### Extracted records

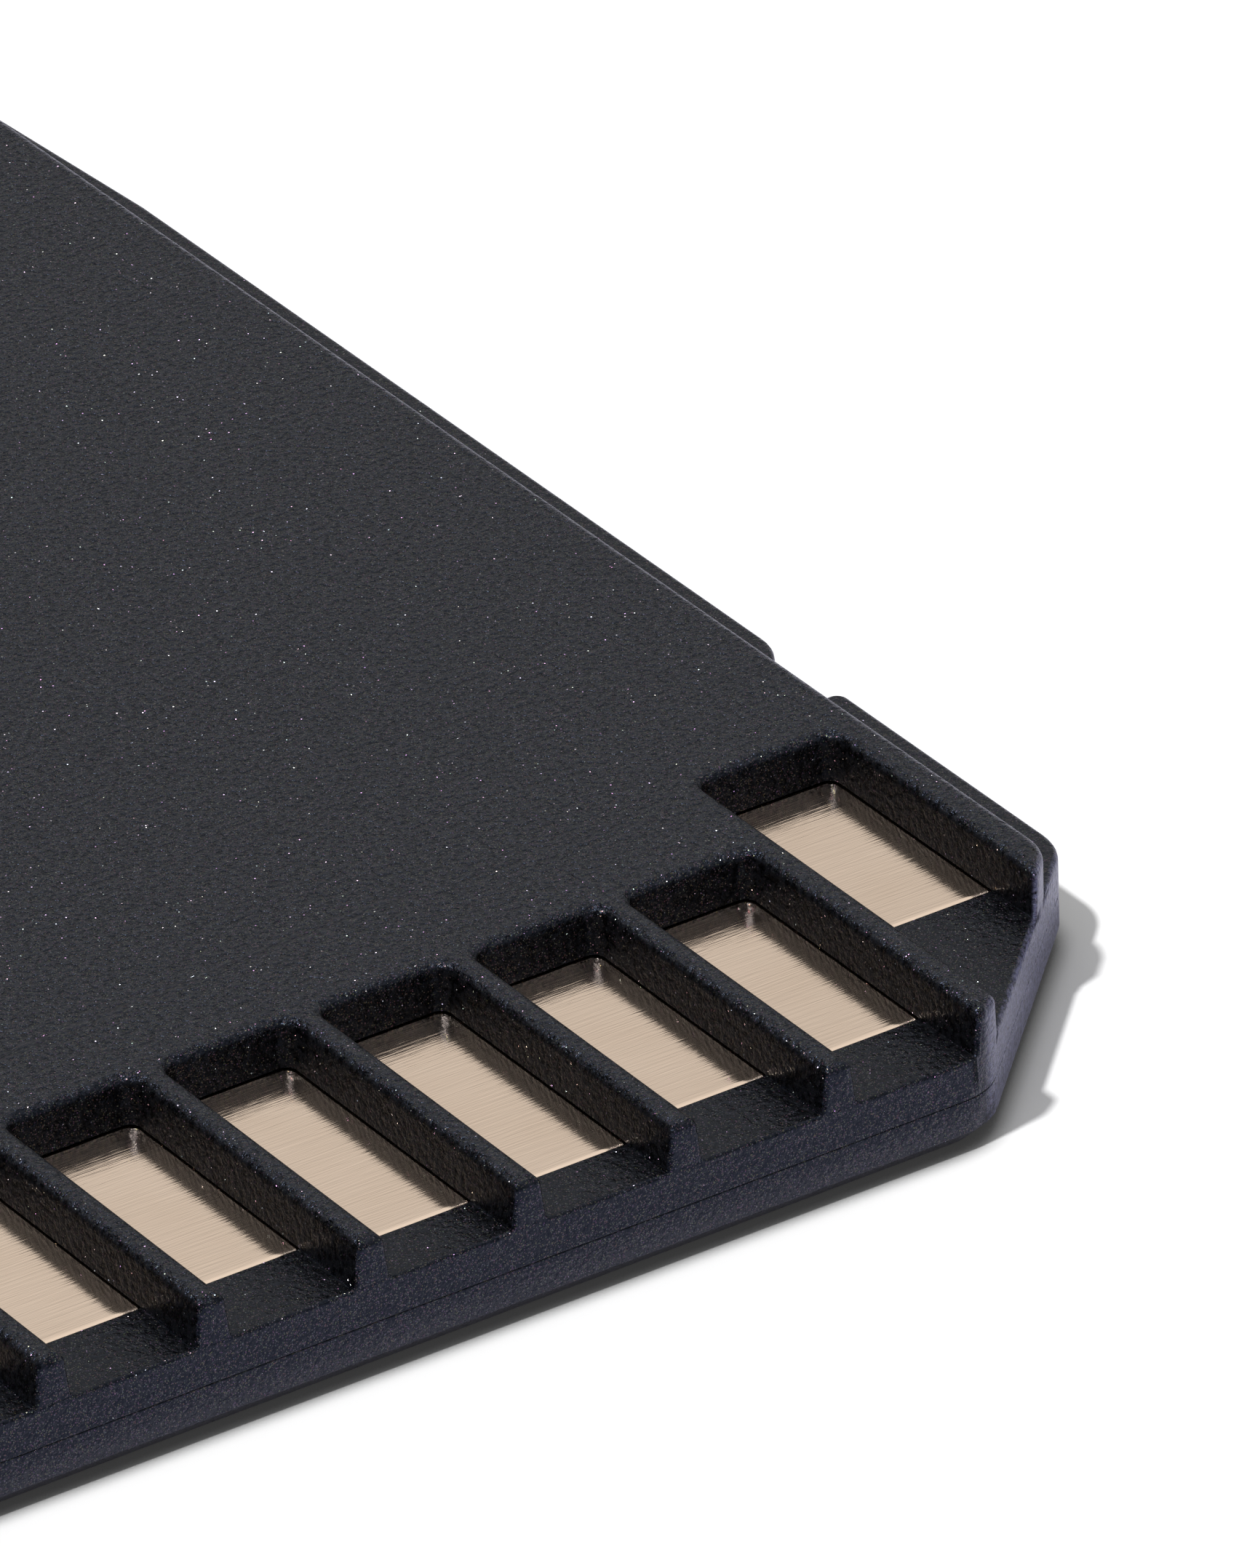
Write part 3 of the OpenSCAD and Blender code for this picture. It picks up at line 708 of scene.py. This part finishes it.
def set_light():
    """One softbox from the left, high up, and an even pale surround that gloss mirrors as white."""
    sun = bpy.data.lights.new("softbox", "SUN")
    sun.energy = LAMP_STRENGTH
    sun.angle = math.radians(LAMP_WIDTH)
    lamp = bpy.data.objects.new("softbox", sun)
    lamp.rotation_euler = Vector(TOWARD_LAMP).to_track_quat("Z", "Y").to_euler()
    bpy.context.scene.collection.objects.link(lamp)
    world = bpy.data.worlds.new("surround")
    bpy.context.scene.world = world
    world.use_nodes = True
    tree = world.node_tree
    tree.nodes.clear()
    rays = add(tree, "ShaderNodeLightPath")
    direction = add(tree, "ShaderNodeTexCoord").outputs["Generated"]
    height = add(tree, "ShaderNodeSeparateXYZ", {0: direction}).outputs["Z"]
    mirrored = add(tree, "ShaderNodeValToRGB", {"Fac": height})
    stops = mirrored.color_ramp.elements
    for position, grey in ROOM_GREYS:
        stops.new(position).color = (grey, grey, grey, 1)
    stops[0].color = (HORIZON, HORIZON, HORIZON, 1)
    stops[-1].color = (1, 1, 1, 1)
    sideways = add(tree, "ShaderNodeSeparateXYZ", {0: direction}).outputs["X"]
    room = add(tree, "ShaderNodeMapRange", {"Value": sideways, "From Min": -0.45, "From Max": 0.1,
                                            "To Min": LEFT_OF_ROOM})
    mirror = add(tree, "ShaderNodeMath", {0: mirrored.outputs["Color"], 1: room.outputs[0]}, operation="MULTIPLY")
    lit = add(tree, "ShaderNodeMix", {0: rays.outputs["Is Glossy Ray"], 2: SURROUND, 3: mirror.outputs[0]})
    strength = add(tree, "ShaderNodeMix", {0: rays.outputs["Is Camera Ray"], 2: lit.outputs[0], 3: 1.0})
    shade = add(tree, "ShaderNodeBackground", {"Color": (1, 1, 1, 1), "Strength": strength.outputs[0]})
    add(tree, "ShaderNodeOutputWorld", {"Surface": shade.outputs[0]})


def set_floor():
    """A pale floor that the camera sees white, with the card's shadow and a painted contact shadow where the card
    touches it.
    """
    mesh = bpy.data.meshes.new("floor")
    far, low = FLOOR_REACH, -FLOOR_DROP
    mesh.from_pydata([(-far, -far, low), (far, -far, low), (far, far, low), (-far, far, low)], [], [(0, 1, 2, 3)])
    floor = bpy.data.objects.new("floor", mesh)
    bpy.context.scene.collection.objects.link(floor)
    material, tree = new_material("white_sweep")
    rays = add(tree, "ShaderNodeLightPath")
    # Painted contact shadow: the floor the camera sees darkens where the card hides the surround close by
    near = add(tree, "ShaderNodeAmbientOcclusion", {"Distance": CONTACT_SHADOW_REACH}, samples=8)
    contact = add(tree, "ShaderNodeMapRange", {"Value": near.outputs["AO"], "From Min": 0.4, "From Max": 0.8,
                                               "To Min": 0.08})
    # Gloss mirrors a cool paper; the camera sees it white
    paper_tone = add(tree, "ShaderNodeMix", {0: rays.outputs["Is Glossy Ray"], 6: (0.88, 0.88, 0.88, 1),
                                             7: (0.87, 0.86, 1.0, 1)}, data_type="RGBA")
    white = add(tree, "ShaderNodeMix", {0: rays.outputs["Is Camera Ray"], 6: paper_tone.outputs[2],
                                        7: contact.outputs[0]}, data_type="RGBA")
    paper = add(tree, "ShaderNodeBsdfDiffuse", {"Color": white.outputs[2]})
    lift = add(tree, "ShaderNodeMapRange", {"Value": rays.outputs["Is Camera Ray"], "To Max": 0.03})
    glow = add(tree, "ShaderNodeEmission", {"Color": (1, 1, 1, 1), "Strength": lift.outputs[0]})
    both = add(tree, "ShaderNodeAddShader", {0: paper.outputs[0], 1: glow.outputs[0]})
    finish_material(tree, both.outputs[0])
    mesh.materials.append(material)


# Pits painted black as shade, charcoal crests, and slate drag marks on the cut corner, painted as the floor's
# reflection
shell_plastic = spark_grained_polycarbonate("spark_grained_polycarbonate", "#000000", "#1b1c20", "#5d5d78")
# The thin gold leaves the strips a champagne colour; the small card's pads are yellower
strip_metal = plated_strip("champagne_plated_bronze", "#ead2bb", "#f5dec8", 0.07)
pad_metal = plated_strip("gold_plated_copper", "#d8ae62", "#e3bd77", 0.0)
# A pale grey slider and a small black card
slider_plastic = plain_moulding("moulded_grey_acetal", "#b4b6b8", 0.5)
card_plastic = plain_moulding("moulded_black_epoxy", "#1a1b1d", 0.45)

contact_side_moulding(shell_plastic)
label_side_moulding(shell_plastic)
for number in STRIPS:
    contact_strip_piece(number, strip_metal)
gold_pad_row(pad_metal)
paint("write_protect_slider", slider_plastic)
paint("microsd_body", card_plastic)

set_camera()
set_light()
set_floor()
bpy.context.scene.view_settings.view_transform = "Standard"
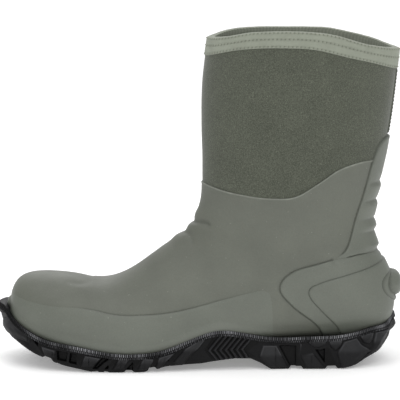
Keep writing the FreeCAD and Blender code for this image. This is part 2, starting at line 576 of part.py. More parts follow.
sk = body.newObject("Sketcher::SketchObject", "Shank_outline")
sk.AttachmentSupport = [(origin_plane(body, "XY_Plane"), "")]
sk.MapMode = "FlatFace"
sl, sw = cell("shank_length") / 2, cell("shank_width") / 2
pts = [V(-sl, -sw * 0.72, 0), V(sl, -sw, 0), V(sl, sw, 0), V(-sl, sw * 0.72, 0)]
ids = [sk.addGeometry(Part.LineSegment(pts[i], pts[(i + 1) % 4]), False) for i in range(4)]
for i in range(4):
    sk.addConstraint(Sketcher.Constraint("Coincident", ids[i], 2, ids[(i + 1) % 4], 1))
sk.addConstraint(Sketcher.Constraint("Symmetric", ids[1], 1, ids[1], 2, -1))
sk.addConstraint(Sketcher.Constraint("Symmetric", ids[3], 1, ids[3], 2, -1))
c = sk.addConstraint(Sketcher.Constraint("DistanceY", ids[1], 1, ids[1], 2, 2 * sw))
sk.setExpression("Constraints[%d]" % c, "Dimensions.shank_width")
c = sk.addConstraint(Sketcher.Constraint("DistanceY", ids[3], 2, ids[3], 1, 2 * sw * 0.72))
sk.setExpression("Constraints[%d]" % c, "0.72 * Dimensions.shank_width")
c = sk.addConstraint(Sketcher.Constraint("DistanceX", -1, 1, ids[1], 1, sl))
sk.setExpression("Constraints[%d]" % c, "Dimensions.shank_length / 2")
c = sk.addConstraint(Sketcher.Constraint("DistanceX", ids[3], 1, -1, 1, sl))
sk.setExpression("Constraints[%d]" % c, "Dimensions.shank_length / 2")
pad = body.newObject("PartDesign::Pad", "Shank_pad")
pad.Profile = sk
pad.setExpression("Length", "Dimensions.shank_thickness")
doc.recompute()
sk2 = body.newObject("Sketcher::SketchObject", "Shank_rib_outline")
sk2.AttachmentSupport = [(origin_plane(body, "XY_Plane"), "")]
sk2.MapMode = "FlatFace"
rw = cell("shank_rib_width") / 2
pts = [V(-sl + 14, -rw, 0), V(sl - 14, -rw, 0), V(sl - 14, rw, 0), V(-sl + 14, rw, 0)]
ids = [sk2.addGeometry(Part.LineSegment(pts[i], pts[(i + 1) % 4]), False) for i in range(4)]
for i in range(4):
    sk2.addConstraint(Sketcher.Constraint("Coincident", ids[i], 2, ids[(i + 1) % 4], 1))
for i in (0, 2):
    sk2.addConstraint(Sketcher.Constraint("Horizontal", ids[i]))
for i in (1, 3):
    sk2.addConstraint(Sketcher.Constraint("Vertical", ids[i]))
c = sk2.addConstraint(Sketcher.Constraint("DistanceY", ids[1], 1, ids[1], 2, 2 * rw))
sk2.setExpression("Constraints[%d]" % c, "Dimensions.shank_rib_width")
sk2.addConstraint(Sketcher.Constraint("Symmetric", ids[0], 1, ids[2], 1, -1, 1))
pad2 = body.newObject("PartDesign::Pad", "Shank_rib")
pad2.Profile = sk2
pad2.setExpression("Length", "2 * Dimensions.shank_thickness")
doc.recompute()
edges = ["Edge%d" % (i + 1) for i, e in enumerate(pad2.Shape.Edges)
         if abs(e.tangentAt(e.FirstParameter).z) > 0.99 and abs(abs(e.CenterOfMass.x) - sl) < 0.5]
fil = body.newObject("PartDesign::Fillet", "Shank_corners")
fil.Base = (pad2, edges)
fil.Radius = 6.0
body.Tip = fil
tilt = cell("shank_tilt")
SHX, SHZ = 24.0, 16.1
body.Placement = FreeCAD.Placement(V(SHX - X0, -Y0, SHZ), FreeCAD.Rotation(V(0, 1, 0), -tilt))
node(cut("Shank_trimmed", body, L_LAP0), "steel_shank")
doc.recompute()
pocket = doc.addObject("Part::Box", "Shank_pocket")
pocket.setExpression("Length", "Dimensions.shank_length + 1.5")
pocket.setExpression("Width", "Dimensions.shank_width + 1.5")
pocket.Height = 30
rot = FreeCAD.Rotation(V(0, 1, 0), -tilt)
pocket.Placement = FreeCAD.Placement(V(SHX - X0, -Y0, SHZ) + rot.multVec(V(-sl - 0.75, -sw - 0.75, -0.3)), rot)
node(cut("Midsole", mid_block, pocket), "midsole")

# ---------------------------------------------------------------- outsole: a lugged cup
OUT_PLAN = [(-161.0, 0, 0), (-159.2, 10, 9), (-154.0, 22.5, 20), (-146.0, 33.5, 29.5), (-135.0, 42.5, 37.5), (-122.0, 48.8, 44.5), (-105.0, 53.5, 50.5),
            (-85.0, 56.3, 56.0), (-65.0, 57.4, 59.3), (-45.0, 56.6, 61.1), (-25.0, 53.8, 60.8), (-5.0, 50.6, 58.2), (15.0, 48.0, 54.6),
            (35.0, 46.3, 51.0), (55.0, 45.2, 48.4), (75.0, 44.8, 46.6), (95.0, 44.4, 45.2), (115.0, 42.4, 42.9), (130.0, 38.2, 38.4),
            (142.0, 31.0, 31.0), (151.0, 21.5, 21.5), (157.0, 10.0, 10.0), (159.0, 0, 0)]
GROUND = [(-161.2, 44.0), (-160.8, 36.0), (-157.8, 28.5), (-151.0, 22.0), (-142.0, 17.4), (-131.0, 12.2), (-120.0, 8.0), (-106.0, 4.2), (-92.0, 1.4), (-84.0, 0.0)]
side_pts = [("curve", GROUND),
            ("line", [(-84.0, 0.0), (-44.0, 0.0)]),
            ("curve", [(-44.0, 0.0), (-36.0, 1.6), (-26.0, 3.9), (-12.0, 4.9), (2.0, 5.6), (16.0, 7.6), (28.0, 8.8), (40.0, 8.6), (48.0, 5.0), (56.0, 0.0)]),
            ("line", [(56.0, 0.0), (114.0, 0.0)]),
            ("curve", [(114.0, 0.0), (124.0, 2.2), (131.0, 6.4), (139.0, 9.8), (147.0, 13.6), (154.0, 20.0), (158.2, 27.5), (159.2, 32.5), (158.6, 38.6)]),
            ("curve", [(158.6, 38.6)] + RIM[1:-1][::-1][1:-1] + [(-161.2, 44.0)])]
sole_side = prism("Outsole_side", side_pts)
out_pts = [(x, -a) for x, a, b in OUT_PLAN] + [(x, b) for x, a, b in OUT_PLAN[::-1][1:-1]] + [(OUT_PLAN[0][0], 0.0)]
out_sketch = sketch("Outsole_plan", [("curve", out_pts)], "plan")
sole_up = doc.addObject("Part::Extrusion", "Outsole_up")
sole_up.Base, sole_up.DirMode, sole_up.Solid, sole_up.LengthFwd = out_sketch, "Normal", True, 120
sole_block = common("Outsole_block", sole_side, sole_up)
cup = cut("Outsole_cup", sole_block, L_LAP0)
mid_room = doc.addObject("Part::Extrusion", "Midsole_room_up")
room_side = prism("Midsole_room", between(raised(mid_low, -0.25), raised(mid_low, 22.0)))
mid_room.Base, mid_room.DirMode, mid_room.Solid, mid_room.LengthFwd = sketch("Midsole_room_plan", [("curve", [(x + (-0.4 if x < 0 else 0.4), -a * 1.012 - (0.3 if a else 0)) for x, a, b in MID_OUT] + [(x + (-0.4 if x < 0 else 0.4), b * 1.012 + 0.3) for x, a, b in MID_OUT[::-1][1:-1]] + [(MID_OUT[0][0] - 0.4, 0.0)])], "plan"), "Normal", True, 120
cup2 = cut("Outsole_pocketed", cup, common("Midsole_space", room_side, mid_room))
grooves = []


def groove(label, x, angle, depth, length=150.0, y=0.0):
    b = doc.addObject("Part::Box", label)
    b.setExpression("Width", "Dimensions.groove_width")
    b.Length = length
    b.Height = 10
    w = cell("groove_width")
    r = FreeCAD.Rotation(V(0, 0, 1), angle)
    b.Placement = FreeCAD.Placement(V(x - X0, y - Y0, depth - 10) + r.multVec(V(0, -w / 2, 0)), r)
    grooves.append(b)


gd, hd = cell("groove_depth"), cell("heel_groove_depth")
for j, x in enumerate((-99.0, -79.0, -59.0, -39.0)):
    groove("Groove_in_%d" % j, x + 1.0, -90.0 - 16.0, gd)
    groove("Groove_out_%d" % j, x + 1.0, 90.0 + 16.0, gd)
for j, x in enumerate((70.0, 90.0, 110.0)):
    groove("Heel_groove_in_%d" % j, x, -90.0 + 16.0, hd)
    groove("Heel_groove_out_%d" % j, x, 90.0 - 16.0, hd)

# arch insert: a pad let into the underside at the waist, not quite down to the ground
PAD_PLAN = [(-12.0, 0.0), (-11.0, -16.0), (-6.0, -26.0), (6.0, -30.0), (20.0, -30.0), (34.0, -29.0), (43.0, -25.0), (46.0, -16.0), (46.5, 0.0),
            (46.0, 18.0), (43.0, 28.0), (34.0, 33.0), (20.0, 35.0), (6.0, 35.0), (-6.0, 31.0), (-11.0, 19.0)]


def pad_block(label, grow, low, high):
    pts = [(17.0 + (x - 17.0) * (1 + grow / 29.0), 2.0 + (y - 2.0) * (1 + grow / 31.0)) for x, y in PAD_PLAN]
    ex = doc.addObject("Part::Extrusion", label)
    ex.Base, ex.DirMode, ex.Solid, ex.LengthFwd = sketch(label + "_plan", [("curve", pts + [pts[0]])], "plan"), "Normal", True, high - low
    ex.Base.Placement.Base.z = low
    return ex


node(pad_block("Arch_insert", 0.0, 1.4, 8.8), "arch_insert")
node(cut("Outsole", cut("Outsole_arch", cup2, pad_block("Arch_room", 0.2, -5.0, 9.0)), fuse("Grooves", grooves)), "outsole")

# ---------------------------------------------------------------- heel spur for kicking the boot off
spur_body = doc.addObject("PartDesign::Body", "Spur_blank")
ss = spur_body.newObject("Sketcher::SketchObject", "Spur_profile")
ss.AttachmentSupport = [(origin_plane(spur_body, "XZ_Plane"), "")]
ss.MapMode = "FlatFace"
spur_pts = [V(130, 47, 0), V(157.6, 47, 0), V(158.4, 50, 0), V(158.2, 66, 0), V(155.4, 74, 0), V(130, 74, 0)]
spur_pts = [V(p.x - X0, p.y, 0) for p in spur_pts]
for i in range(len(spur_pts)):
    ss.addGeometry(Part.LineSegment(spur_pts[i], spur_pts[(i + 1) % len(spur_pts)]), False)
sp = spur_body.newObject("PartDesign::Pad", "Spur_plate")
sp.Profile = ss
sp.Midplane = True
sp.setExpression("Length", "Dimensions.spur_width")
doc.recompute()
sl2 = spur_body.newObject("Sketcher::SketchObject", "Spur_lug_profile")
sl2.AttachmentSupport = [(origin_plane(spur_body, "XZ_Plane"), "")]
sl2.MapMode = "FlatFace"
lug_pts = [V(150, 50, 0), V(158.6, 50, 0), V(160.9, 53, 0), V(161.3, 59, 0), V(160.6, 65, 0), V(158.2, 70.5, 0), V(150, 70.5, 0)]
lug_pts = [V(p.x - X0, p.y, 0) for p in lug_pts]
for i in range(len(lug_pts)):
    sl2.addGeometry(Part.LineSegment(lug_pts[i], lug_pts[(i + 1) % len(lug_pts)]), False)
sp2 = spur_body.newObject("PartDesign::Pad", "Spur_lug")
sp2.Profile = sl2
sp2.Midplane = True
sp2.setExpression("Length", "Dimensions.spur_lug_width")
spur_body.Tip = sp2
spur_body.Placement = FreeCAD.Placement(V(0, -Y0, 0), FreeCAD.Rotation())
L_SPUR = last_solid("Last_spur_inner", insets(-0.45 - OVER - CUP, -0.45 - OVER - CUP, -0.45 - OVER - CUP))
node(cut("Spur", spur_body, L_SPUR), "heel_spur")

# ---------------------------------------------------------------- recompute, test and write
doc.recompute()
bad = [o.Name for o in doc.Objects if "Invalid" in o.State or "Error" in o.State]
if bad:
    raise RuntimeError("features that failed: %s" % bad)
os.makedirs("parts", exist_ok=True)
for old in os.listdir("parts"):
    if old.endswith(".step"):
        os.remove(os.path.join("parts", old))
lo, hi = V(1e9, 1e9, 1e9), V(-1e9, -1e9, -1e9)
faulty = []
for o in NODES:
    shape = o.Shape
    if shape.isNull() or not shape.isValid() or not shape.Solids or any(s.Volume <= 0 for s in shape.Solids):
        print("%-24s FAULTY" % o.Label)
        faulty.append(o.Label)
        continue
    for p in shape.tessellate(0.3)[0]:
        lo = V(min(lo.x, p.x), min(lo.y, p.y), min(lo.z, p.z))
        hi = V(max(hi.x, p.x), max(hi.y, p.y), max(hi.z, p.z))
    print("%-24s solids %d  volume %9.1f mm3  faces %d" % (o.Label, len(shape.Solids), shape.Volume, len(shape.Faces)))
    if len(shape.Solids) == 1:
        shape = shape.Solids[0]
    else:
        shape = Part.Compound(shape.Solids)
    shape.exportStep(os.path.join("parts", o.Label + ".step"))
if faulty:
    raise RuntimeError("faulty shapes: %s" % faulty)
print("box", [round(v, 2) for v in (lo.x, lo.y, lo.z, hi.x, hi.y, hi.z)])
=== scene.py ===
import math

import bpy
import numpy as np
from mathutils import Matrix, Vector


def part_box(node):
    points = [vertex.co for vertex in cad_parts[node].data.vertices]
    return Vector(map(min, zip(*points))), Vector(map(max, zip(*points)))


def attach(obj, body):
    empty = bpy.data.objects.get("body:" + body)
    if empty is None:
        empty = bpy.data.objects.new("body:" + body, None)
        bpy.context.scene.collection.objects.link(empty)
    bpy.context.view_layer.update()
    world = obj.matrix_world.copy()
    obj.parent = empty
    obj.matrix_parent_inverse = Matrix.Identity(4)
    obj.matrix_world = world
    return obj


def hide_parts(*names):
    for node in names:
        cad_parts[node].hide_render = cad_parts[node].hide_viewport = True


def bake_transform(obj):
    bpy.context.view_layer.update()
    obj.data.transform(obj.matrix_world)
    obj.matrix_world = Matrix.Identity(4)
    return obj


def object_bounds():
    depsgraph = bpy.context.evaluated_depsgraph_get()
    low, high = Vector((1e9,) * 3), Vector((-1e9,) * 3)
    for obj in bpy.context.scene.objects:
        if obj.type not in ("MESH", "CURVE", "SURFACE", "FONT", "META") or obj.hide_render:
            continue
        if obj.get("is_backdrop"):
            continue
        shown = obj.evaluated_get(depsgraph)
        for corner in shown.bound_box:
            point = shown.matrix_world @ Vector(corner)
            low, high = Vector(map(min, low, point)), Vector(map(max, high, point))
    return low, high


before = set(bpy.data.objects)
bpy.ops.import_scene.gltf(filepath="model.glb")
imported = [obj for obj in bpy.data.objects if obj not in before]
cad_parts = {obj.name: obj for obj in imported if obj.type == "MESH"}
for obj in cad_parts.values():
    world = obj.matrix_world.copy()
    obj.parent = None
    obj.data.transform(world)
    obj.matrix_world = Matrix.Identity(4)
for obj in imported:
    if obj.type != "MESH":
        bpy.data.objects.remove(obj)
CAD_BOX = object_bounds()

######

Exercise requirements: Output nothing except the lines from the line with "lo, hi = V(1e9, 1e9, 1e9), V(-1e9, -1e9, -1e9)" through the line with "obj.matrix_parent_inverse = Matrix.Identity(4)", copied exactly, end lines included.

Answer for this exercise:
lo, hi = V(1e9, 1e9, 1e9), V(-1e9, -1e9, -1e9)
faulty = []
for o in NODES:
    shape = o.Shape
    if shape.isNull() or not shape.isValid() or not shape.Solids or any(s.Volume <= 0 for s in shape.Solids):
        print("%-24s FAULTY" % o.Label)
        faulty.append(o.Label)
        continue
    for p in shape.tessellate(0.3)[0]:
        lo = V(min(lo.x, p.x), min(lo.y, p.y), min(lo.z, p.z))
        hi = V(max(hi.x, p.x), max(hi.y, p.y), max(hi.z, p.z))
    print("%-24s solids %d  volume %9.1f mm3  faces %d" % (o.Label, len(shape.Solids), shape.Volume, len(shape.Faces)))
    if len(shape.Solids) == 1:
        shape = shape.Solids[0]
    else:
        shape = Part.Compound(shape.Solids)
    shape.exportStep(os.path.join("parts", o.Label + ".step"))
if faulty:
    raise RuntimeError("faulty shapes: %s" % faulty)
print("box", [round(v, 2) for v in (lo.x, lo.y, lo.z, hi.x, hi.y, hi.z)])
=== scene.py ===
import math

import bpy
import numpy as np
from mathutils import Matrix, Vector


def part_box(node):
    points = [vertex.co for vertex in cad_parts[node].data.vertices]
    return Vector(map(min, zip(*points))), Vector(map(max, zip(*points)))


def attach(obj, body):
    empty = bpy.data.objects.get("body:" + body)
    if empty is None:
        empty = bpy.data.objects.new("body:" + body, None)
        bpy.context.scene.collection.objects.link(empty)
    bpy.context.view_layer.update()
    world = obj.matrix_world.copy()
    obj.parent = empty
    obj.matrix_parent_inverse = Matrix.Identity(4)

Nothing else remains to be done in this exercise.